10 Ways How LGBTQ+ Christians and Their Families Could Protect Themselves From Harm

The recent Club Q shooting that left five people dead and 25 others wounded has brought terror anew to a community that has long been subjected to harm and discrimination.

The armed attack is just one of three gun-related assaults in two weeks, with the latest one involving a Walmart supervisor who gunned down six of his fellow employees and a University of Virginia student who shot and killed three football team members while wounding three others.

With such violence ending up with dead people, and with a particular focus on the Club Q mass shooting, it’s not surprising that many LGBTQ+ individuals and their loved ones would feel threatened these days.

The uncertainty with their safety as they go to places like Club Q, where they are supposedly in the presence of people who would never think of hurting them, getting the slightest bit of assurance is one thing they deserve right now.

Here are 10 ways how LGBTQ+ Christians and their families could help protect themselves from harm:

  1. Observe increased awareness of where you are. While a determined attacker could come from anywhere, it’s still better to know where you are at any given time. It could be in an alley with few people or a room with unknown individuals. The key is always to observe the surroundings and the behavior of people surrounding you to spot signs of a possible attack, like a person showing uneasiness, distress, or hostility toward you.

  2. Do not engage with a hostile person. You may think the best way to respond to a hostile person is to talk back. Unless the person becomes physically aggressive and you’re left with no choice but to defend yourself, you should take the high road and distance yourself from the individual. If the person hurls insults and other verbal attacks, try de-escalating the tension by walking away.

  3. Walk with a buddy or in a group. They say there is safety in numbers, and in the case of a potentially violent attack against you, that could probably be the case. Being with another person (a friend or colleague) or a group is one way of making someone with violent intent think twice about actually hurting you. 

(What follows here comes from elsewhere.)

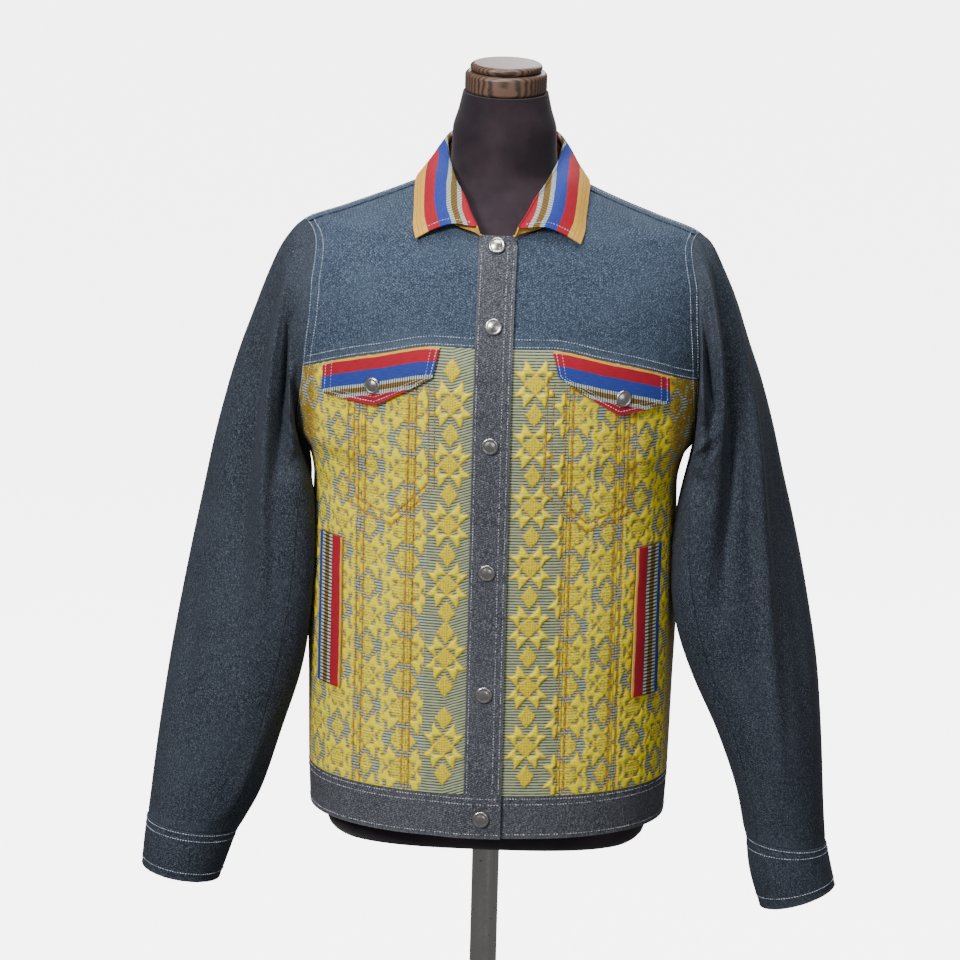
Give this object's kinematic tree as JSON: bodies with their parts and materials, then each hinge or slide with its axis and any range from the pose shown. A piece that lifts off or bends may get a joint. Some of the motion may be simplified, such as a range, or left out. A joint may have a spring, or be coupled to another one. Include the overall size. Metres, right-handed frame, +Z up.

  4. No matter how nice they seem, don’t get in a stranger’s car. Many violent criminals have amiable personalities, which they use to lure unsuspecting victims. As such, make sure not to hop into a “friendly” person’s car because they offered to take you home. Instead, call a cab or have your relative or trusted friend pick you up.

  5. Drink moderately and in the presence of someone you know and trust. Just because bad things are happening in places that LGBTQ+ people like you frequent doesn’t mean you have to stop enjoying fun times with your friends. If you must drink, then be sure to do so in moderation and only when you are with a trusted buddy. If you’re the designated driver, drink only within the legal limits or forego the alcohol altogether for safety measures.

  6. Only meet people in a public place, and tell someone you know details of it. Many attackers would strike in areas that are not well-lit and secluded, so be sure to avoid putting yourself in a position where the person would be encouraged to harm you. Make sure to tell a trusted friend or someone in your house who you are going to meet, where, and what time you’re supposed to come home from the meeting, so they’ll know to call the police when you don’t show up by then. Conversely, make sure to take note of the details about the person your LGBTQ son, daughter, or sibling told you about. It could come in handy if your loved one goes missing or is attacked.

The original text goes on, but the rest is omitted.